What you should do:
Set down each line from the one containing "const notches = sideKinds.map(([, side])" to the one containing "bpy.data.objects.remove(obj)", inclusive, exactly as written and with nothing further.

Start

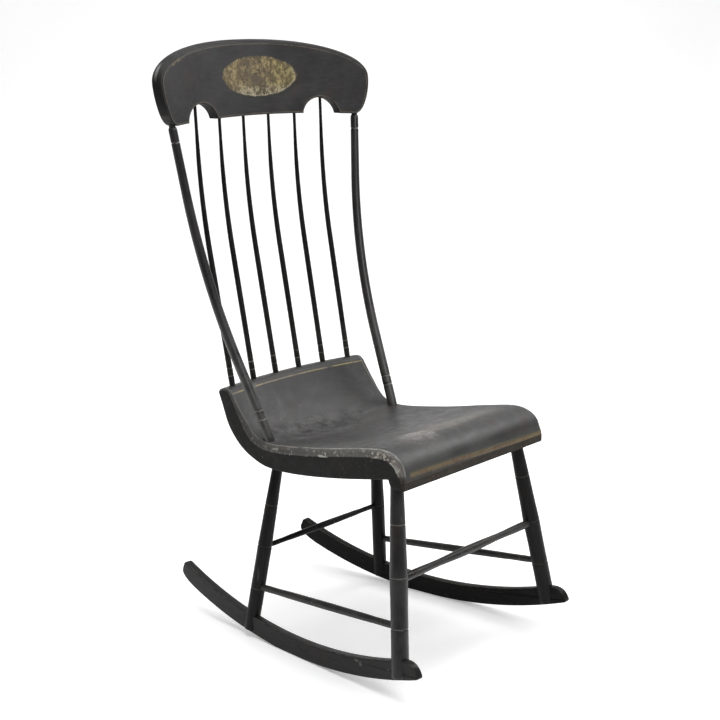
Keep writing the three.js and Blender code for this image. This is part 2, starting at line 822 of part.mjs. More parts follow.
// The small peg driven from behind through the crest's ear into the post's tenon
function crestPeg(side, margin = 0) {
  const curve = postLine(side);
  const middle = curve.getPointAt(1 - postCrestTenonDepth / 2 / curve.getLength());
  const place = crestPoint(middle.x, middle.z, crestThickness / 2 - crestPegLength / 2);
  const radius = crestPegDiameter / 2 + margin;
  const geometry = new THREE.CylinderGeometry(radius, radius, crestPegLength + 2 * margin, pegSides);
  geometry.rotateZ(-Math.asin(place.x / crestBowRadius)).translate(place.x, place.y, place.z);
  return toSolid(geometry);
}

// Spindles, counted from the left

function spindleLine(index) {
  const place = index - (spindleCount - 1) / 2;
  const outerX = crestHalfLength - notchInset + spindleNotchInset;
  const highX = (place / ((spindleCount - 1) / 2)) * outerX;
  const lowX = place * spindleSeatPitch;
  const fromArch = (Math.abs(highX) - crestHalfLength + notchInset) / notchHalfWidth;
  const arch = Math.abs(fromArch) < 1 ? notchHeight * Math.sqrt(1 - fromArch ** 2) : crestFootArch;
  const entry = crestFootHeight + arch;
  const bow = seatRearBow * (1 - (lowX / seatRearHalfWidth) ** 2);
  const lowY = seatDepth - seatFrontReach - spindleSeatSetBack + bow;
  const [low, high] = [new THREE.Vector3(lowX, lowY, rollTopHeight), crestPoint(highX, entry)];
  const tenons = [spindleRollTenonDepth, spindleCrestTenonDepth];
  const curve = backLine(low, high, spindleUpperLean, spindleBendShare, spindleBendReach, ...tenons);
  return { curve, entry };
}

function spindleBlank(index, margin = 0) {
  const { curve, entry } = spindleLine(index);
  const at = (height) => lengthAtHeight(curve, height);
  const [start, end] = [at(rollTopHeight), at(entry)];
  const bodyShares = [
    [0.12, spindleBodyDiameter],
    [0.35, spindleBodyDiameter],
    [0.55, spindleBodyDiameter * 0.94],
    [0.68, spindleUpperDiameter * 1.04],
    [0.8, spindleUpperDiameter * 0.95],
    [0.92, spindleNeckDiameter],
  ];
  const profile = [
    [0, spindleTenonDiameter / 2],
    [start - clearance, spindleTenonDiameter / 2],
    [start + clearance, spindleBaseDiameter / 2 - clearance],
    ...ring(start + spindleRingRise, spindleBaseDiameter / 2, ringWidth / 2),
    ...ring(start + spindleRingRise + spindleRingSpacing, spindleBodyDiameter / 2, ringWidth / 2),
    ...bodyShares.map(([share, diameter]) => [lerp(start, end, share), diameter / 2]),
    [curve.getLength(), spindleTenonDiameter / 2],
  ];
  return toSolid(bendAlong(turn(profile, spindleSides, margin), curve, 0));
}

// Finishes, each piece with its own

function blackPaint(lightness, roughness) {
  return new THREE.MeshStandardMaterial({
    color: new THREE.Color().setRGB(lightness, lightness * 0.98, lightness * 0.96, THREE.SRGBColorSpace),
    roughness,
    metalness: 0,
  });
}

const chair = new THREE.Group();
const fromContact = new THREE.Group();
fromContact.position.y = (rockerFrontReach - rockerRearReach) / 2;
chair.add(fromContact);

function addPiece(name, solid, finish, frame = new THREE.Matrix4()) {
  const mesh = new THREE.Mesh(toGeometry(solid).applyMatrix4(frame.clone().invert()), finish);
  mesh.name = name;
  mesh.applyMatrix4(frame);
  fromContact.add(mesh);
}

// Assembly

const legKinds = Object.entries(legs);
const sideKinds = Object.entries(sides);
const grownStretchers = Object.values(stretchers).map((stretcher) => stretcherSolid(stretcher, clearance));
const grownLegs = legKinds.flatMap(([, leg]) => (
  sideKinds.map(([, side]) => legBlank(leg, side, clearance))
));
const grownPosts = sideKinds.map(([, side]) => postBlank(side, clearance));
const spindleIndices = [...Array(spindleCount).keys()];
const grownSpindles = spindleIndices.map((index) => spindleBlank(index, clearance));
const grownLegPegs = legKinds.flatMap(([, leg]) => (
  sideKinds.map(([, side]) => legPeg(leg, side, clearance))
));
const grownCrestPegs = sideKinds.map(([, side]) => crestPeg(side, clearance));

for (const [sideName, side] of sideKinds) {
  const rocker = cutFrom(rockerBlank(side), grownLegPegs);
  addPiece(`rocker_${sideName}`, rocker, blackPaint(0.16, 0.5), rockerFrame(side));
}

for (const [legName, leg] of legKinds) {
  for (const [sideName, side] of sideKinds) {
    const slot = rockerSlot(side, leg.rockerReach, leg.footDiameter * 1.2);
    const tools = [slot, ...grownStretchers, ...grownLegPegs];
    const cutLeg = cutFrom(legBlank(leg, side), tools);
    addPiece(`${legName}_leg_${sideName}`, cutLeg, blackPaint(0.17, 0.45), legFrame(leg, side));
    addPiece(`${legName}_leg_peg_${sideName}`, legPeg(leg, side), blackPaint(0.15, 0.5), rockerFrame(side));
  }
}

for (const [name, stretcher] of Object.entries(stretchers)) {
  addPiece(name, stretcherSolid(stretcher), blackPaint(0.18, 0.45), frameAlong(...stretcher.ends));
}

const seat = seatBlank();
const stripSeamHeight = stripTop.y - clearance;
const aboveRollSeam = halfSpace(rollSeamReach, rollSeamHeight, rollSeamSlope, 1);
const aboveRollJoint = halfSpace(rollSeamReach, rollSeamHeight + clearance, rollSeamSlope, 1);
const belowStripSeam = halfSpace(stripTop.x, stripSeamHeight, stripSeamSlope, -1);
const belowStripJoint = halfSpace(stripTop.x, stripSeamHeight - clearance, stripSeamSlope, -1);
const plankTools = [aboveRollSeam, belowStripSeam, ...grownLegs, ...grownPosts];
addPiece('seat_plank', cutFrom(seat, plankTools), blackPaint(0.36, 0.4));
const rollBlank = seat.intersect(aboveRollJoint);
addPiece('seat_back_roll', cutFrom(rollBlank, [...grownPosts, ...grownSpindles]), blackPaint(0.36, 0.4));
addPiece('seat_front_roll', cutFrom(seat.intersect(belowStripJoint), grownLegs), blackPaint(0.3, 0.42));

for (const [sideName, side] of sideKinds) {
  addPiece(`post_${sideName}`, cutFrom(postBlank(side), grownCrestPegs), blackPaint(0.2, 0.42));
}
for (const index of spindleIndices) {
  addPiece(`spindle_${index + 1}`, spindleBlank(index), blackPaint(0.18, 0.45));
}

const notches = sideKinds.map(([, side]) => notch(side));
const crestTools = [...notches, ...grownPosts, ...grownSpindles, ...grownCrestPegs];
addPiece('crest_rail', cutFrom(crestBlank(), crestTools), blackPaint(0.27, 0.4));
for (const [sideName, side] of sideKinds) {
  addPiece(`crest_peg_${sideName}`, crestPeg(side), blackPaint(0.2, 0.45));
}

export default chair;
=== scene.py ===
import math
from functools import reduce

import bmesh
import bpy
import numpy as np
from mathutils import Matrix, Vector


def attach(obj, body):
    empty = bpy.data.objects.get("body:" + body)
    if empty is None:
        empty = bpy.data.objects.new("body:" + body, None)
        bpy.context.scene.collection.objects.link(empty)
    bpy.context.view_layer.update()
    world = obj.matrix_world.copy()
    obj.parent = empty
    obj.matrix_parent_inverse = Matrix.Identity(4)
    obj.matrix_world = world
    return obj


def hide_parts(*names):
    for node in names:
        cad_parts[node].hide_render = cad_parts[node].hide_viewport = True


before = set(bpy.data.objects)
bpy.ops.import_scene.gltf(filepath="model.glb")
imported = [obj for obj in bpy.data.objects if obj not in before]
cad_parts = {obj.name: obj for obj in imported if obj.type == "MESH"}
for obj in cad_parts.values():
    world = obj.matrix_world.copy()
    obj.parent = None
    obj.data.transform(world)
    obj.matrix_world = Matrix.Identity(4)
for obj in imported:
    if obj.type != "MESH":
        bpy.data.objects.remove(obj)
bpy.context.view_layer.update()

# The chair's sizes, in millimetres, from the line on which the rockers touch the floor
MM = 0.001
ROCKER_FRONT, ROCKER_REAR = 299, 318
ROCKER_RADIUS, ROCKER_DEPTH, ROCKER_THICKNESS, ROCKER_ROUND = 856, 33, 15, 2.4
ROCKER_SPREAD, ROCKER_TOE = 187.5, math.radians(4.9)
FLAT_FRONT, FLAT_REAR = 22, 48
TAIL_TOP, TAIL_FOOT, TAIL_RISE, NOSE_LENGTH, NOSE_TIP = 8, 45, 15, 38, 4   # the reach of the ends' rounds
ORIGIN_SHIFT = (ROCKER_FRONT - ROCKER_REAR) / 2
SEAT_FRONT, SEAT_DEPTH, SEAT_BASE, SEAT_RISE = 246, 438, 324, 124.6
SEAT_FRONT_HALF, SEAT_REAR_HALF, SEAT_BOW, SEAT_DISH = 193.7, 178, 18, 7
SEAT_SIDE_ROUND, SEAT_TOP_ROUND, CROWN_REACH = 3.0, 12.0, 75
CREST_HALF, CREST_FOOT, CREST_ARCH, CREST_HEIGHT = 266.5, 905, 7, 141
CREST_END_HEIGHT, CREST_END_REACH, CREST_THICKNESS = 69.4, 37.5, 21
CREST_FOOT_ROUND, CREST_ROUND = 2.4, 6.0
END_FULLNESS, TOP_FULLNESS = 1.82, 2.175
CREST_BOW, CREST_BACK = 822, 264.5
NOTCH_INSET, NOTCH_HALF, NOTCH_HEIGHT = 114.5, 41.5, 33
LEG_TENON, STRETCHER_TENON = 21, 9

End

Solution below:
const notches = sideKinds.map(([, side]) => notch(side));
const crestTools = [...notches, ...grownPosts, ...grownSpindles, ...grownCrestPegs];
addPiece('crest_rail', cutFrom(crestBlank(), crestTools), blackPaint(0.27, 0.4));
for (const [sideName, side] of sideKinds) {
  addPiece(`crest_peg_${sideName}`, crestPeg(side), blackPaint(0.2, 0.45));
}

export default chair;
=== scene.py ===
import math
from functools import reduce

import bmesh
import bpy
import numpy as np
from mathutils import Matrix, Vector


def attach(obj, body):
    empty = bpy.data.objects.get("body:" + body)
    if empty is None:
        empty = bpy.data.objects.new("body:" + body, None)
        bpy.context.scene.collection.objects.link(empty)
    bpy.context.view_layer.update()
    world = obj.matrix_world.copy()
    obj.parent = empty
    obj.matrix_parent_inverse = Matrix.Identity(4)
    obj.matrix_world = world
    return obj


def hide_parts(*names):
    for node in names:
        cad_parts[node].hide_render = cad_parts[node].hide_viewport = True


before = set(bpy.data.objects)
bpy.ops.import_scene.gltf(filepath="model.glb")
imported = [obj for obj in bpy.data.objects if obj not in before]
cad_parts = {obj.name: obj for obj in imported if obj.type == "MESH"}
for obj in cad_parts.values():
    world = obj.matrix_world.copy()
    obj.parent = None
    obj.data.transform(world)
    obj.matrix_world = Matrix.Identity(4)
for obj in imported:
    if obj.type != "MESH":
        bpy.data.objects.remove(obj)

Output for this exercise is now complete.